The whole movement in fact was, in the first instance, a literary quite as much as a political one. Nearly all who took part in it—Gavan Duffy, John Mitchell, Meagher, Dillon, Davis himself—were very young men, many fresh from college, all filled with zeal for the cause of liberty and nationality. The graver side of the movement only showed itself when the struggle with O’Connell began. At first no idea of deposing, or even seriously opposing the great leader seems to have been intended. The attempt on O’Connell’s part to carry a formal declaration against the employment under any circumstances of physical force was the origin of that division, and what the younger spirits considered “truckling to the Whigs” helped to widen the breach. When, too, O’Connell had partially retired into the background, his place was filled by his son, John O’Connell, the “Head conciliator,” between whom and the “Young Irelanders” there waged a fierce war, which in the end led to the indignant withdrawal of the latter from the Repeal council.
Before matters reached this point, the younger camp had been strengthened by the adhesion of Smith O’Brien, who, though not a man of much intellectual calibre, carried no little weight in Ireland. His age—which compared to that of the other members of his party, was that of a veteran—his rank and position as a county member, above all, his vaunted descent from Brian Boroimhe, all made him an ally and a convert to be proud of. Like the rest he had no idea at first of appealing to physical force, however loudly an abstract resolution against it might be denounced. Resistance was to be kept strictly within the constitutional limits, indeed the very year of his junction with this the extreme left of the Repeal party, Smith O’Brien’s most violent proceeding was to decline to sit upon a railway committee to which he had been summoned, an act of contumacy for which he was ordered by the House of Commons into the custody of the Sergeant-at-Arms, and committed to an extemporized prison, by some cruelly declared to be the coal-hole. “An Irish leader in a coal-hole!” exclaims Sir Charles Gavan Duffy, indignantly, can more unworthy statement be conceived? “Regullus in a barrel, however,” he adds, rather grandly, “was not quite the last one heard of Rome and its affairs!”
In Ireland matters were certainly sad enough and serious enough without any such serio-comic incidents. Famine was already stalking the country with giant strides, and no palliative measures as yet proposed seemed to be of the slightest avail. Early in January, 1847, O’Connell left on that journey of his which was never completed, and by the middle of May Ireland was suddenly startled by the news that her great leader was dead.

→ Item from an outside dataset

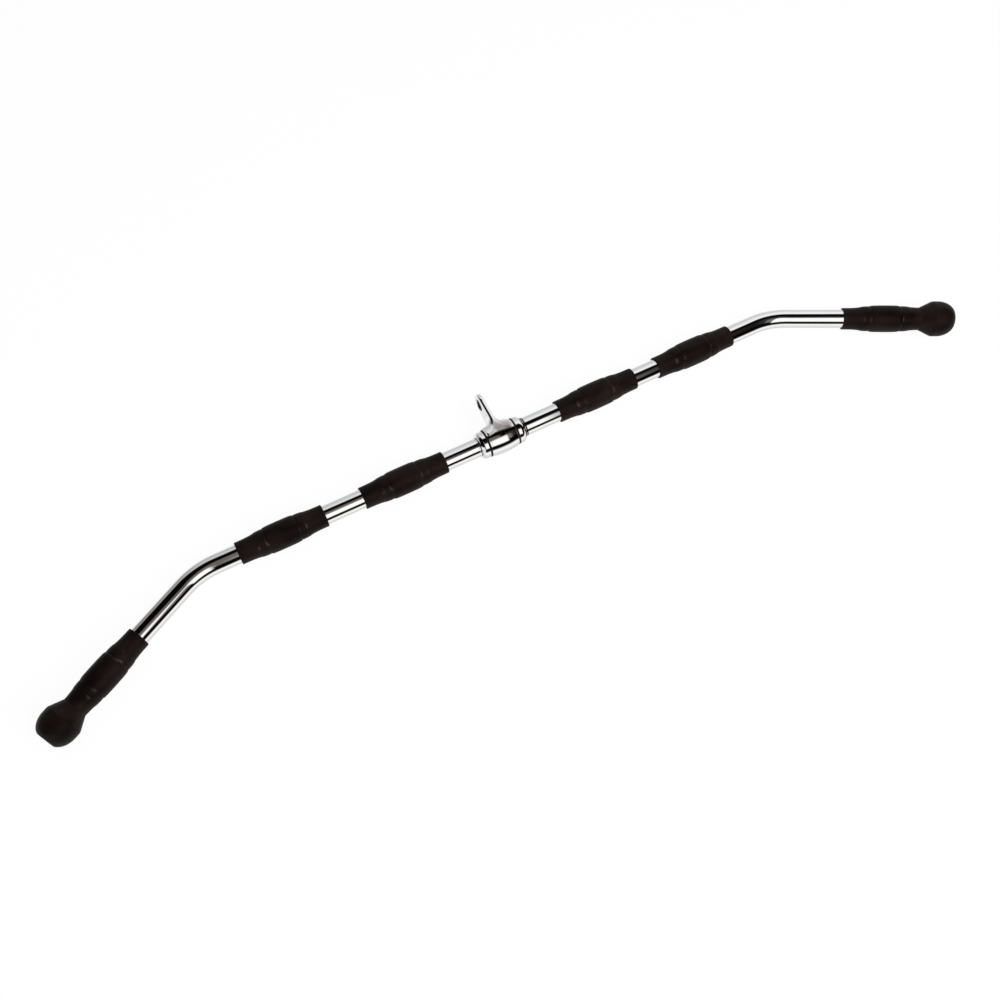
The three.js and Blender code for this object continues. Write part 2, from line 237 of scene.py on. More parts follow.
# %% [markdown]
# ## The studio
#
# Chrome has almost no colour of its own: what the eye reads as chrome is the room. The bands on
# the tube in the photograph say what the room was. From the top of the tube down there is a pale
# wall behind, a dark gap overhead, a large softbox in front above the camera, a thin dark line
# where the table ended, and the white table.
#
# A photographer gets those bands with a tent of cards round the object, just out of the picture.
# Here the tent is a long drum about the bar's axis that only reflections see. Its brightness
# is painted by the angle round the axis, and by the place along it for the softbox, which is
# about 1 m wide. All sizes of the studio are in metres.

# %% The tent's walls
TENT_R = 2.2
TENT_HALF = 5.0
TENT_SIDES = 64


def built(name, shell):
    """A new object in the scene, from a shell of faces that is then freed."""
    mesh = bpy.data.meshes.new(name)
    shell.to_mesh(mesh)
    shell.free()
    return placed(name, mesh)


def drum():
    """A closed drum about the hub's axis, its faces turned inwards."""
    shell = bmesh.new()
    turn = Matrix.Translation(HUB) @ Matrix.Rotation(math.pi / 2, 4, "Y")
    size = {"radius1": TENT_R, "radius2": TENT_R, "depth": 2 * TENT_HALF}
    bmesh.ops.create_cone(shell, segments=TENT_SIDES, cap_ends=True, matrix=turn, **size)
    bmesh.ops.reverse_faces(shell, faces=shell.faces)
    return built("tent", shell)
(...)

The effect of his death was to produce a sudden and immense reaction. A vast revulsion of love and reverence sprang up all over the country; an immense sense of his incomparable services, and with it a vehement anger against all who had opposed him. Upon the “Young Ireland” party, as was inevitable, the weight of that anger fell chiefly, and from the moment of O’Connell’s death whatever claim they had to call themselves a national party vanished utterly. The men “who killed the Liberator” could never again hope to carry with them the suffrages of any number of their countrymen.